Task brief: Quote, without change, all of the lines that follow.

Collected material:
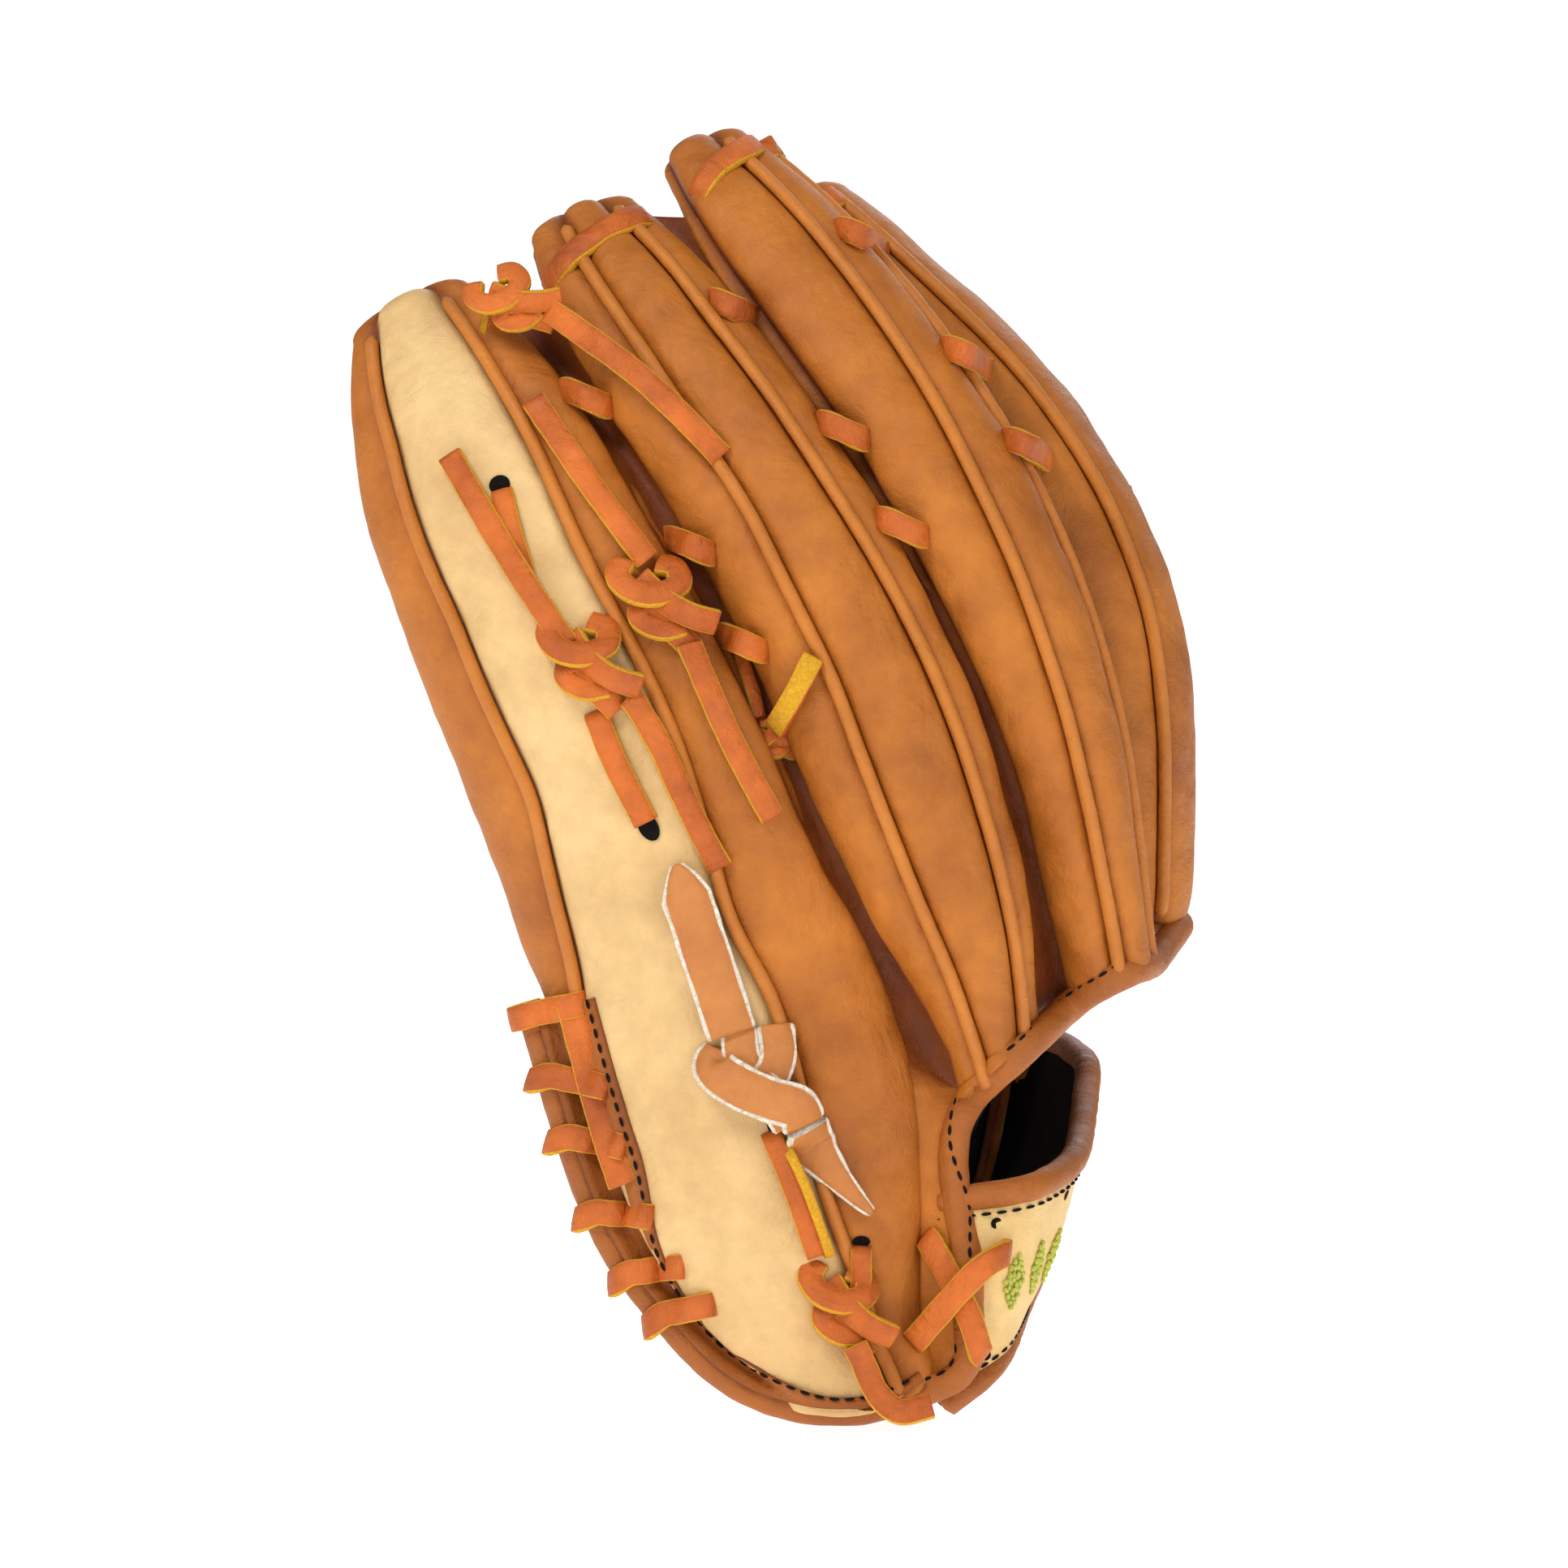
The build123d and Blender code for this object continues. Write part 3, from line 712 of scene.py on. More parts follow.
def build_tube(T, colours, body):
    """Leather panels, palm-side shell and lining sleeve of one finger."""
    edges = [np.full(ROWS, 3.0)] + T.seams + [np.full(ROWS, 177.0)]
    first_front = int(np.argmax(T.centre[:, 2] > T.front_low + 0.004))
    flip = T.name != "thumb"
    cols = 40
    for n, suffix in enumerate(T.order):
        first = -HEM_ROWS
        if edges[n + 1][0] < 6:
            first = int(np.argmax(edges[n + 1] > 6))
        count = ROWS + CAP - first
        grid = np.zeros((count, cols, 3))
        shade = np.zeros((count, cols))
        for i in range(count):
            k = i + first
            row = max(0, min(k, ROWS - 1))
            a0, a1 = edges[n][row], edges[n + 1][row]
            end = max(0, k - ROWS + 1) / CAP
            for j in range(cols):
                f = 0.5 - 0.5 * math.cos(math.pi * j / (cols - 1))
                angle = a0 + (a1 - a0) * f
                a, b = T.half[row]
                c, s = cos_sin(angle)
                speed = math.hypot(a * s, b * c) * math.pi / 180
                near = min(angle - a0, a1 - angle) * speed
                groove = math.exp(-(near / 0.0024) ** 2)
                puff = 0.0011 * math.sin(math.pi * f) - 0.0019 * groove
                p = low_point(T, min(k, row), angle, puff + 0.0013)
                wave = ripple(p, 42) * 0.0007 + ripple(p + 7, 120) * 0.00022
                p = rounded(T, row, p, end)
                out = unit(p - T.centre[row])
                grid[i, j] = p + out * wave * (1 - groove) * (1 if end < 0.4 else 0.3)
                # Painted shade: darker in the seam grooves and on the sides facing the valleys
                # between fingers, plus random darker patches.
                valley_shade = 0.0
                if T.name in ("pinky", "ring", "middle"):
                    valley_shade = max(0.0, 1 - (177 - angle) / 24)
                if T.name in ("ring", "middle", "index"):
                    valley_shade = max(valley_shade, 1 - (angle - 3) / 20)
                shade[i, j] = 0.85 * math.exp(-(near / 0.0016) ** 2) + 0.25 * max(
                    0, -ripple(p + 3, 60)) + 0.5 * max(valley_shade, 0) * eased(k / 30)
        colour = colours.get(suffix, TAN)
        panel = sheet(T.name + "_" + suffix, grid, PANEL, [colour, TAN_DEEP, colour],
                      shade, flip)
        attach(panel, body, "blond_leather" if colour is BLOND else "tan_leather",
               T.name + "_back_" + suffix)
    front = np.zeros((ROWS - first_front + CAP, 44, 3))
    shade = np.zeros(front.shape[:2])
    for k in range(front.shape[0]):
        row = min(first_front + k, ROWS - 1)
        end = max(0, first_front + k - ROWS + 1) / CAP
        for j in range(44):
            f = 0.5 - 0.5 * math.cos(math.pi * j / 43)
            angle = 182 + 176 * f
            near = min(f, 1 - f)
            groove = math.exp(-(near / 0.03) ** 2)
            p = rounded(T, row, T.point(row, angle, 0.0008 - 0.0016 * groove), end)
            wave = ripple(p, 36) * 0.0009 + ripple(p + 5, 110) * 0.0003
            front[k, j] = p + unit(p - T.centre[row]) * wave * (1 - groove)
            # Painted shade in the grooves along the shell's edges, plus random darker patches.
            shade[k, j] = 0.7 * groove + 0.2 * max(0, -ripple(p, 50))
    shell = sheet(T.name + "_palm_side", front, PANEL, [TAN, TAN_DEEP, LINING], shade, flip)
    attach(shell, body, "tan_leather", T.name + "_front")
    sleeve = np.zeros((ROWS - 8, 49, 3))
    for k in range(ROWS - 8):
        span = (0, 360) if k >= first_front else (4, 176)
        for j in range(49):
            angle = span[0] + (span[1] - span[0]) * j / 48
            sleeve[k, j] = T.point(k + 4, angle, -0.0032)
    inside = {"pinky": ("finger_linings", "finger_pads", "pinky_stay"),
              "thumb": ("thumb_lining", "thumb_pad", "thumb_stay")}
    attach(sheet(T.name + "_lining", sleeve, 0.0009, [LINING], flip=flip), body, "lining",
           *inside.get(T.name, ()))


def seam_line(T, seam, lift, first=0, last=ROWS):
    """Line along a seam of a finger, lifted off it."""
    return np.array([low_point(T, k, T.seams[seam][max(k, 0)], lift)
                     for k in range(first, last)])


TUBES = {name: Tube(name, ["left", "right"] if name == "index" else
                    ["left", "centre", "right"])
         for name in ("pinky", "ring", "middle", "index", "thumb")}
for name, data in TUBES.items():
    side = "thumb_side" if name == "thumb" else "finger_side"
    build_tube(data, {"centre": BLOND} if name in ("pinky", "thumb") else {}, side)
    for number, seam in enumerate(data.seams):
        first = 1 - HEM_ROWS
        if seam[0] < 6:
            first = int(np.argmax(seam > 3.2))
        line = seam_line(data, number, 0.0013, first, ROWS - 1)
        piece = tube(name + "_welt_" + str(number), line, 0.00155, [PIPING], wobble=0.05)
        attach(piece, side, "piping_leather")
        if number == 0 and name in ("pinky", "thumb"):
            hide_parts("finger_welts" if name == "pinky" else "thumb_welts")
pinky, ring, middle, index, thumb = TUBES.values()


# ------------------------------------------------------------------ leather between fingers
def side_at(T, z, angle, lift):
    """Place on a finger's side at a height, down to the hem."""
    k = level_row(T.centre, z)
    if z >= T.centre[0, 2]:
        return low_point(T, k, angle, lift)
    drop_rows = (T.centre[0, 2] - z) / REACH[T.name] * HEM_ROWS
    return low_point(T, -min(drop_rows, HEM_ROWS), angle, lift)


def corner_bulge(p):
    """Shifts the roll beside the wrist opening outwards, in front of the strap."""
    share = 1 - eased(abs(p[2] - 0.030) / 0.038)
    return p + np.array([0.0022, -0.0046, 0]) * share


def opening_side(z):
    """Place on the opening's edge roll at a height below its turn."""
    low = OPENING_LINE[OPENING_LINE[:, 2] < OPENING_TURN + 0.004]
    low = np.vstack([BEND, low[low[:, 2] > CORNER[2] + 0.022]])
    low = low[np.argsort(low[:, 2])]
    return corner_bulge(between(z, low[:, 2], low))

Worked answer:
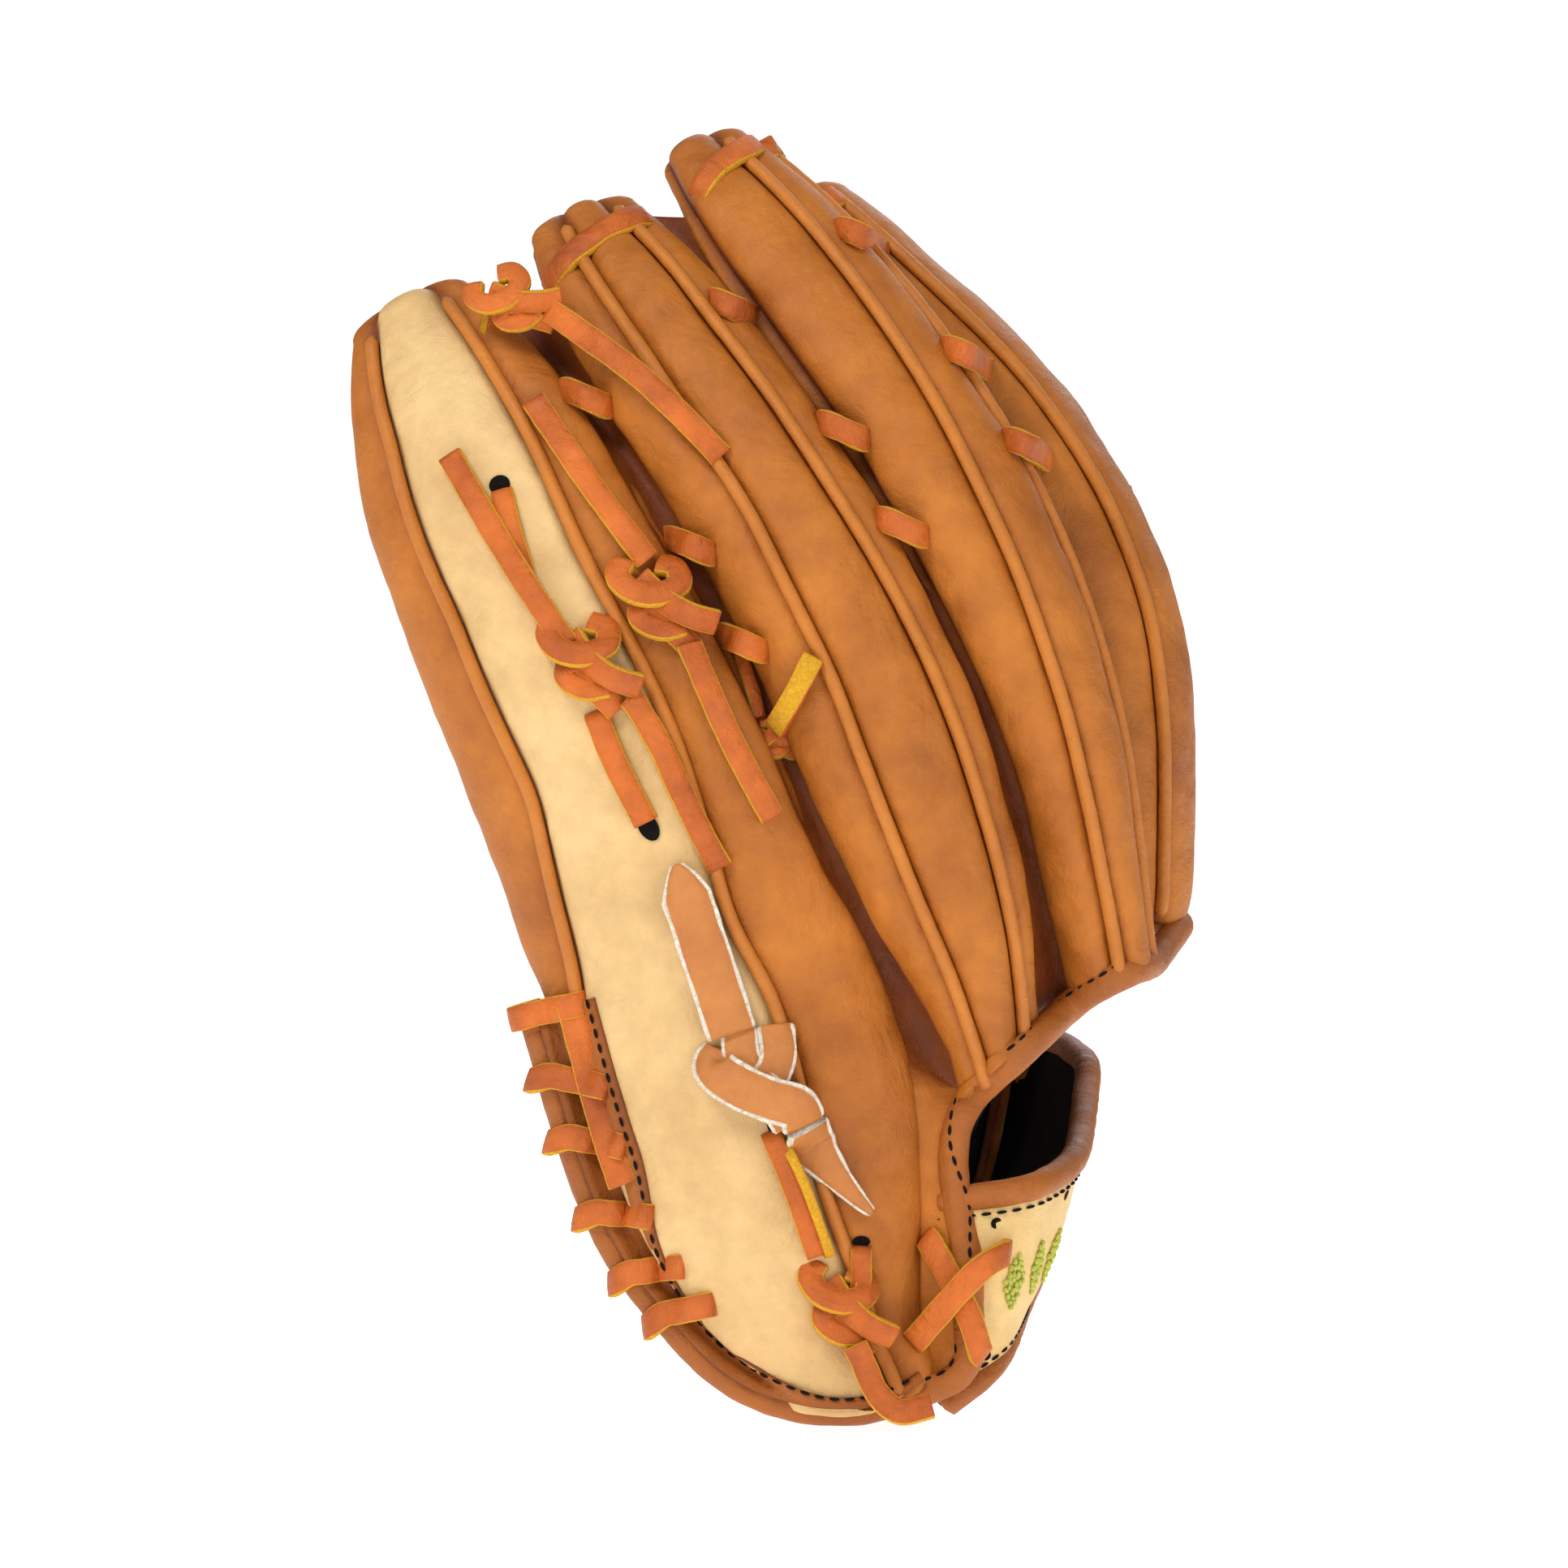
The build123d and Blender code for this object continues. Write part 3, from line 712 of scene.py on. More parts follow.
def build_tube(T, colours, body):
    """Leather panels, palm-side shell and lining sleeve of one finger."""
    edges = [np.full(ROWS, 3.0)] + T.seams + [np.full(ROWS, 177.0)]
    first_front = int(np.argmax(T.centre[:, 2] > T.front_low + 0.004))
    flip = T.name != "thumb"
    cols = 40
    for n, suffix in enumerate(T.order):
        first = -HEM_ROWS
        if edges[n + 1][0] < 6:
            first = int(np.argmax(edges[n + 1] > 6))
        count = ROWS + CAP - first
        grid = np.zeros((count, cols, 3))
        shade = np.zeros((count, cols))
        for i in range(count):
            k = i + first
            row = max(0, min(k, ROWS - 1))
            a0, a1 = edges[n][row], edges[n + 1][row]
            end = max(0, k - ROWS + 1) / CAP
            for j in range(cols):
                f = 0.5 - 0.5 * math.cos(math.pi * j / (cols - 1))
                angle = a0 + (a1 - a0) * f
                a, b = T.half[row]
                c, s = cos_sin(angle)
                speed = math.hypot(a * s, b * c) * math.pi / 180
                near = min(angle - a0, a1 - angle) * speed
                groove = math.exp(-(near / 0.0024) ** 2)
                puff = 0.0011 * math.sin(math.pi * f) - 0.0019 * groove
                p = low_point(T, min(k, row), angle, puff + 0.0013)
                wave = ripple(p, 42) * 0.0007 + ripple(p + 7, 120) * 0.00022
                p = rounded(T, row, p, end)
                out = unit(p - T.centre[row])
                grid[i, j] = p + out * wave * (1 - groove) * (1 if end < 0.4 else 0.3)
                # Painted shade: darker in the seam grooves and on the sides facing the valleys
                # between fingers, plus random darker patches.
                valley_shade = 0.0
                if T.name in ("pinky", "ring", "middle"):
                    valley_shade = max(0.0, 1 - (177 - angle) / 24)
                if T.name in ("ring", "middle", "index"):
                    valley_shade = max(valley_shade, 1 - (angle - 3) / 20)
                shade[i, j] = 0.85 * math.exp(-(near / 0.0016) ** 2) + 0.25 * max(
                    0, -ripple(p + 3, 60)) + 0.5 * max(valley_shade, 0) * eased(k / 30)
        colour = colours.get(suffix, TAN)
        panel = sheet(T.name + "_" + suffix, grid, PANEL, [colour, TAN_DEEP, colour],
                      shade, flip)
        attach(panel, body, "blond_leather" if colour is BLOND else "tan_leather",
               T.name + "_back_" + suffix)
    front = np.zeros((ROWS - first_front + CAP, 44, 3))
    shade = np.zeros(front.shape[:2])
    for k in range(front.shape[0]):
        row = min(first_front + k, ROWS - 1)
        end = max(0, first_front + k - ROWS + 1) / CAP
        for j in range(44):
            f = 0.5 - 0.5 * math.cos(math.pi * j / 43)
            angle = 182 + 176 * f
            near = min(f, 1 - f)
            groove = math.exp(-(near / 0.03) ** 2)
            p = rounded(T, row, T.point(row, angle, 0.0008 - 0.0016 * groove), end)
            wave = ripple(p, 36) * 0.0009 + ripple(p + 5, 110) * 0.0003
            front[k, j] = p + unit(p - T.centre[row]) * wave * (1 - groove)
            # Painted shade in the grooves along the shell's edges, plus random darker patches.
            shade[k, j] = 0.7 * groove + 0.2 * max(0, -ripple(p, 50))
    shell = sheet(T.name + "_palm_side", front, PANEL, [TAN, TAN_DEEP, LINING], shade, flip)
    attach(shell, body, "tan_leather", T.name + "_front")
    sleeve = np.zeros((ROWS - 8, 49, 3))
    for k in range(ROWS - 8):
        span = (0, 360) if k >= first_front else (4, 176)
        for j in range(49):
            angle = span[0] + (span[1] - span[0]) * j / 48
            sleeve[k, j] = T.point(k + 4, angle, -0.0032)
    inside = {"pinky": ("finger_linings", "finger_pads", "pinky_stay"),
              "thumb": ("thumb_lining", "thumb_pad", "thumb_stay")}
    attach(sheet(T.name + "_lining", sleeve, 0.0009, [LINING], flip=flip), body, "lining",
           *inside.get(T.name, ()))


def seam_line(T, seam, lift, first=0, last=ROWS):
    """Line along a seam of a finger, lifted off it."""
    return np.array([low_point(T, k, T.seams[seam][max(k, 0)], lift)
                     for k in range(first, last)])


TUBES = {name: Tube(name, ["left", "right"] if name == "index" else
                    ["left", "centre", "right"])
         for name in ("pinky", "ring", "middle", "index", "thumb")}
for name, data in TUBES.items():
    side = "thumb_side" if name == "thumb" else "finger_side"
    build_tube(data, {"centre": BLOND} if name in ("pinky", "thumb") else {}, side)
    for number, seam in enumerate(data.seams):
        first = 1 - HEM_ROWS
        if seam[0] < 6:
            first = int(np.argmax(seam > 3.2))
        line = seam_line(data, number, 0.0013, first, ROWS - 1)
        piece = tube(name + "_welt_" + str(number), line, 0.00155, [PIPING], wobble=0.05)
        attach(piece, side, "piping_leather")
        if number == 0 and name in ("pinky", "thumb"):
            hide_parts("finger_welts" if name == "pinky" else "thumb_welts")
pinky, ring, middle, index, thumb = TUBES.values()


# ------------------------------------------------------------------ leather between fingers
def side_at(T, z, angle, lift):
    """Place on a finger's side at a height, down to the hem."""
    k = level_row(T.centre, z)
    if z >= T.centre[0, 2]:
        return low_point(T, k, angle, lift)
    drop_rows = (T.centre[0, 2] - z) / REACH[T.name] * HEM_ROWS
    return low_point(T, -min(drop_rows, HEM_ROWS), angle, lift)


def corner_bulge(p):
    """Shifts the roll beside the wrist opening outwards, in front of the strap."""
    share = 1 - eased(abs(p[2] - 0.030) / 0.038)
    return p + np.array([0.0022, -0.0046, 0]) * share


def opening_side(z):
    """Place on the opening's edge roll at a height below its turn."""
    low = OPENING_LINE[OPENING_LINE[:, 2] < OPENING_TURN + 0.004]
    low = np.vstack([BEND, low[low[:, 2] > CORNER[2] + 0.022]])
    low = low[np.argsort(low[:, 2])]
    return corner_bulge(between(z, low[:, 2], low))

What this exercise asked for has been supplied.